Don’t expect things to be grouped like they would be in the US. You may feel like you’re searching for a needle in a haystack. It’s just part of the fun, right?
One nice thing is that prices usually already include the tax, so it’s a lot easier to keep track of how much your purchases are going to be, unlike in the US where you have to know the local and state taxes and factor those in.
Cashiers may seem grumpy compared to the cheerful ones in the US who will try to talk your ear off while they scan your purchases . They aren’t being rude. It’s just a cultural thing. Frankly, I prefer not to be asked a bunch of meaningless questions anyway.

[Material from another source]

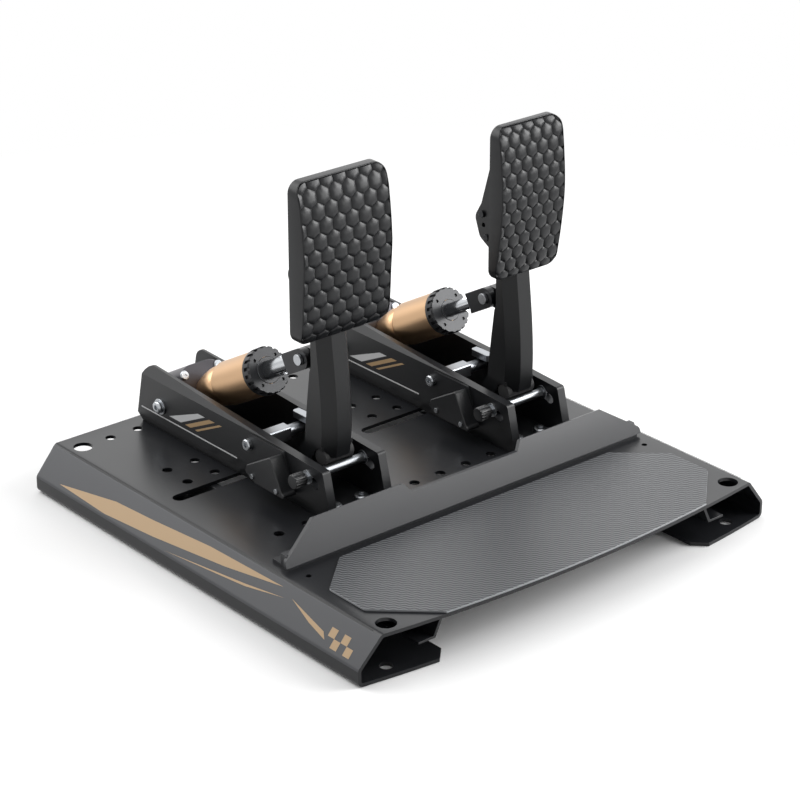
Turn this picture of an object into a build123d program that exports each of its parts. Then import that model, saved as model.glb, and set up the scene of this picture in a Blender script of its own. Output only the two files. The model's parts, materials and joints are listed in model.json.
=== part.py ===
from build123d import *
import math
import os

# Sim racing pedal set: brake on the left, throttle on the right, on a folded steel plate.
# Millimetres, X to the right, Y to the rear, Z up from the floor.

os.makedirs("parts", exist_ok=True)

# General
overrun = 1.0
seat_gap = 0.05
side_gap = 0.3
centre_low = (Align.CENTER, Align.CENTER, Align.MIN)

# Base plate, a folded sheet
sheet = 3.0
plate_top_width = 400.0
plate_out_width = 441.6
plate_length = 437.4
front_bulge = 13.9
plate_height = 40.0
lip_height = 14.9
fold_radius = 5.0
foot_flange = 84.3
foot_flange_chamfer = 12.2
grid_pitch = 28.6
grid_columns = 12
grid_hole_radius = 4.5
front_row_y = -32.05
middle_row_y = 91.95
rear_row_y = 203.95
slot_y = 71.95
slot_width = 12.0
slot_inner_x = 16.0
slot_outer_x = 186.0
foot_hole_radius = 5.5
foot_hole_x = 186.0
foot_hole_front_y = -200.05
foot_hole_rear_y = 203.95
access_hole_radius = 8.5
tool_hole_radius = 2.5
tool_hole_x = 184.0
tool_hole_y = -103.5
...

Even in countries with potable water, you will rarely ever see a drinking fountain. We’re used to finding them in airports, malls, and parks in the States, but in most countries we’ve been to they are nonexistent. Rome has been the only place we’ve visited that has a bunch of drinking fountains spread around. Romania seemed to have them in large parks, but it wasn’t always consistent. It’s usually easy to find a vendor selling drinks, though.
If you aren’t sure about drinking the water in a location, check out the site Can I Drink the Water? You can also ask a local. While that isn’t always the best bet, generally speaking I’ve found that the locals will be honest with you about the safety of drinking tap water. In fact, I’ve had more locals tell me not to drink the water when it was actually safe.
Just learn to roll with things, and the culture shock won’t affect you as much. Plus, you’ll enjoy your travels a lot more.
What has been your favorite or most memorable travel surprise?